State of representation in Massachusetts. Wretched system of representation in Maryland and Virginia. Rotten boroughs.

It may not be improper here to introduce an analogous subject respecting the representation in the state of Massachusetts. The men who framed the constitution of that state were probably as highly enlightened and respectable as any equal number of men ever convened for such a purpose. But they nevertheless committed some very egregious errors which are really astonishing. Thd most conspicuous was neglecting precisely to fix the number of representatives in the more numerous branch of the legislature. The consequence is, that its numbers have fluctuated in the most extraordinary and incredible degree. There have been, I believe, as many as 700-at other times, not half the number.

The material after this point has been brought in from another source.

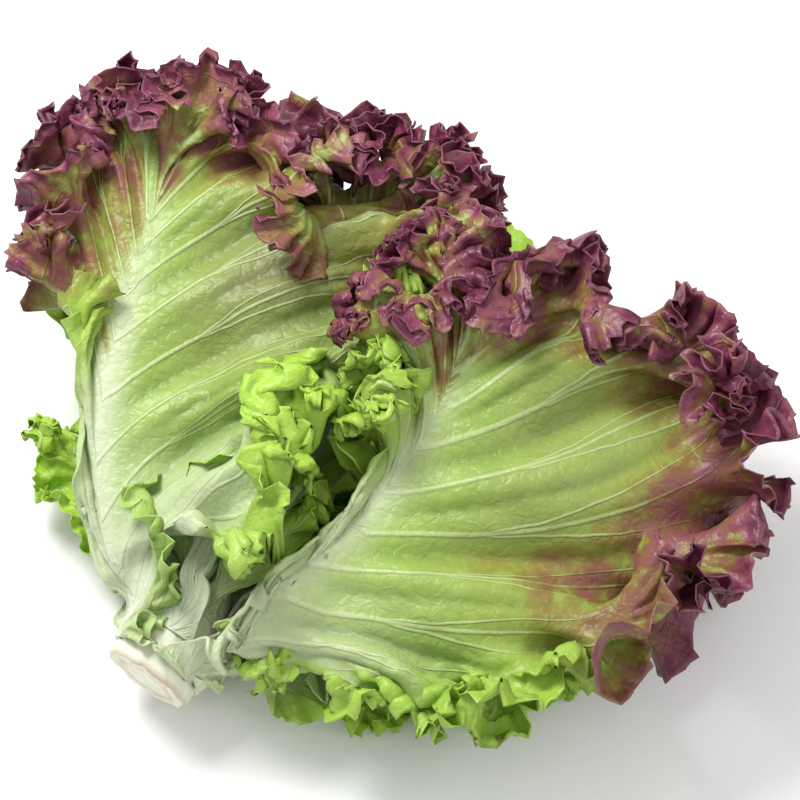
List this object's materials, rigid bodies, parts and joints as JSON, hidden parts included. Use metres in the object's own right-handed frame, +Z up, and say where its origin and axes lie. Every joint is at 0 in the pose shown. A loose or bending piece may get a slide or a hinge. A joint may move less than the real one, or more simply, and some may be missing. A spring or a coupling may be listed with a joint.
{
  "type": "red leaf lettuce head",
  "caption": "Cut head of frilly red leaf lettuce lying on its side: broad waved green leaves with wine-red frilled tips fan out from a short pale stem.",
  "frame": {"origin": "on the surface that the head lies on, under the middle of its bounding box", "axes": "+Z up from the surface; the cut stem points towards -X and -Y, and the leaves fan out towards +X and +Y"},
  "size_m": [0.3052, 0.2898, 0.1024],
  "materials": {
    "stem": "pale, moist cut stem",
    "pale_leaf": "fresh pale green leaf, softly glossy",
    "green_leaf": "fresh green leaf, softly glossy",
    "red_tipped_leaf": "fresh green leaf with a wine-red frill, softly glossy"
  },
  "bodies": {
    "root": {"stem": "stem", "leaf_inner_left": "green_leaf", "leaf_inner_right": "green_leaf", "leaf_low_right": "green_leaf", "leaf_left_second": "green_leaf", "leaf_right_second": "green_leaf", "leaf_heart_centre": "green_leaf", "leaf_under_centre": "pale_leaf", "leaf_under_left": "pale_leaf", "leaf_under_right": "pale_leaf", "leaf_small_left": "pale_leaf", "leaf_heart_left": "pale_leaf", "leaf_heart_right": "pale_leaf", "leaf_centre": "red_tipped_leaf", "leaf_left_outer": "red_tipped_leaf", "leaf_right_outer": "red_tipped_leaf"}
  },
  "joints": []
}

And the town of Boston has had a small army of representatives, no less than forty-four-being a greater number than the whole senate and house of representatives of the state of Delaware-than the entire senate of South Caroli na, or Pennsylvania-and than the assembly of New Jersey.

This defect in their representative system arises from a flaw in the constitution, respecting the choice of members of the house of representatives-instead of the imperative, they shall elect, the phrase is, they may elect.